Optimal Binning for Numerical Variables using Local Density Binning
Source:R/obn_ldb.R
ob_numerical_ldb.RdImplements supervised discretization via Local Density Binning (LDB), a method that leverages kernel density estimation to identify natural transition regions in the feature space while optimizing the Weight of Evidence (WoE) monotonicity and Information Value (IV) for binary classification tasks.
Usage
ob_numerical_ldb(
feature,
target,
min_bins = 3,
max_bins = 5,
bin_cutoff = 0.05,
max_n_prebins = 20,
enforce_monotonic = TRUE,
convergence_threshold = 1e-06,
max_iterations = 1000
)Arguments
- feature
Numeric vector of feature values to be binned. Missing values (NA) and infinite values are automatically filtered out during preprocessing.
- target
Integer vector of binary target values (must contain only 0 and 1). Must have the same length as
feature.- min_bins
Minimum number of bins to generate (default: 3). Must be at least 2.
- max_bins
Maximum number of bins to generate (default: 5). Must be greater than or equal to
min_bins.- bin_cutoff
Minimum fraction of total observations in each bin (default: 0.05). Bins with frequency below this threshold are merged with adjacent bins. Must be in the range [0, 1].
- max_n_prebins
Maximum number of pre-bins before optimization (default: 20). Controls granularity of initial density-based discretization.
- enforce_monotonic
Logical flag to enforce monotonicity in WoE values across bins (default: TRUE). When enabled, bins violating monotonicity are iteratively merged until global monotonicity is achieved.
- convergence_threshold
Convergence threshold for iterative optimization (default: 1e-6). Currently used for future extensions.
- max_iterations
Maximum number of iterations for merging operations (default: 1000). Prevents infinite loops in edge cases.
Value
A list containing:
- id
Integer vector of bin identifiers (1-based indexing).
- bin
Character vector of bin intervals in the format
"(lower;upper]".- woe
Numeric vector of Weight of Evidence values for each bin.
- iv
Numeric vector of Information Value contributions for each bin.
- count
Integer vector of total observations in each bin.
- count_pos
Integer vector of positive class (target = 1) counts per bin.
- count_neg
Integer vector of negative class (target = 0) counts per bin.
- event_rate
Numeric vector of event rates (proportion of positives) per bin.
- cutpoints
Numeric vector of cutpoints defining bin boundaries (excluding -Inf and +Inf).
- converged
Logical flag indicating whether the algorithm converged within
max_iterations.- iterations
Integer count of iterations performed during optimization.
- total_iv
Numeric scalar representing the total Information Value (sum of all bin IVs).
- monotonicity
Character string indicating monotonicity status:
"increasing","decreasing", or"none".
Details
Algorithm Overview
The Local Density Binning (LDB) algorithm operates in four sequential phases:
Phase 1: Density-Based Pre-binning
The algorithm employs kernel density estimation (KDE) with a Gaussian kernel to identify the local density structure of the feature:
$$\hat{f}(x) = \frac{1}{nh\sqrt{2\pi}} \sum_{i=1}^{n} \exp\left[-\frac{(x - x_i)^2}{2h^2}\right]$$
where \(h\) is the bandwidth computed via Silverman's rule of thumb:
$$h = 0.9 \times \min(\hat{\sigma}, \text{IQR}/1.34) \times n^{-1/5}$$
Bin boundaries are placed at local minima of \(\hat{f}(x)\), which correspond to natural transition regions where density is lowest (analogous to valleys in the density landscape). This strategy ensures bins capture homogeneous subpopulations.

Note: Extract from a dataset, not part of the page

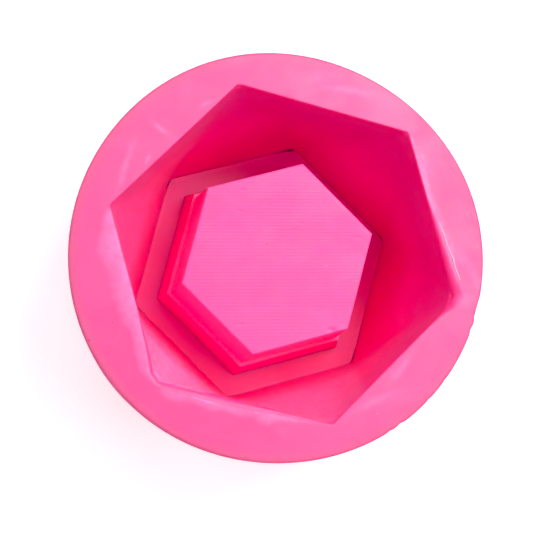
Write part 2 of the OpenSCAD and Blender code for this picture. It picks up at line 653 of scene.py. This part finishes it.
def ring_rows():
    """Rows of points once round the ring's section: down the facets, out below, up the outside, in
    over the rim and down round the lip. Returns the rows and how many of them are on the facets."""
    lip_radius = along_sides(WORN_LIPS, LIP_R)
    outward = lip_outward()
    first_xy = facet_row(0, lip_radius / CAVITY_DEPTH)
    lip_height = rim_height(first_xy + outward * lip_radius[:, None])
    facets = facet_rows(lip_radius, lip_height)
    lip = lip_rows(facets[0][:, :2], lip_radius, lip_height, outward)
    lip_xy = lip[-1][:, :2]

    angles = angles_of(lip_xy) % 360
    chips = edge_chips(angles)
    radius = outline_radius(angles) - chips
    out_way = direction(angles)
    edge_xy = out_way * (radius - RIM_EDGE_R)[:, None]
    edge_height = rim_height(edge_xy)
    rim = rim_rows(lip_xy, edge_xy)
    edge = edge_rows(out_way, radius, edge_height)
    wall = wall_rows(angles, chips, edge_height - RIM_EDGE_R)
    under = []
    for share in np.linspace(0, 1, UNDER_STEPS + 1)[1:-1]:
        under.append(wall[-1] * (1 - share) + facets[-1] * share)
    return facets + (lip + rim + edge + wall + under)[::-1], len(facets)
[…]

Phase 2: Weight of Evidence Computation
For each bin \(i\), the WoE quantifies the log-ratio of positive to negative class distributions, adjusted with Laplace smoothing (\(\alpha = 0.5\)) to prevent division by zero:
$$\text{WoE}_i = \ln\left(\frac{\text{DistGood}_i}{\text{DistBad}_i}\right)$$
where:
$$\text{DistGood}_i = \frac{n_{i}^{+} + \alpha}{n^{+} + K\alpha}, \quad \text{DistBad}_i = \frac{n_{i}^{-} + \alpha}{n^{-} + K\alpha}$$
and \(K\) is the total number of bins. The Information Value for bin \(i\) is:
$$\text{IV}_i = (\text{DistGood}_i - \text{DistBad}_i) \times \text{WoE}_i$$
Total IV aggregates discriminatory power: \(\text{IV}_{\text{total}} = \sum_{i=1}^{K} \text{IV}_i\).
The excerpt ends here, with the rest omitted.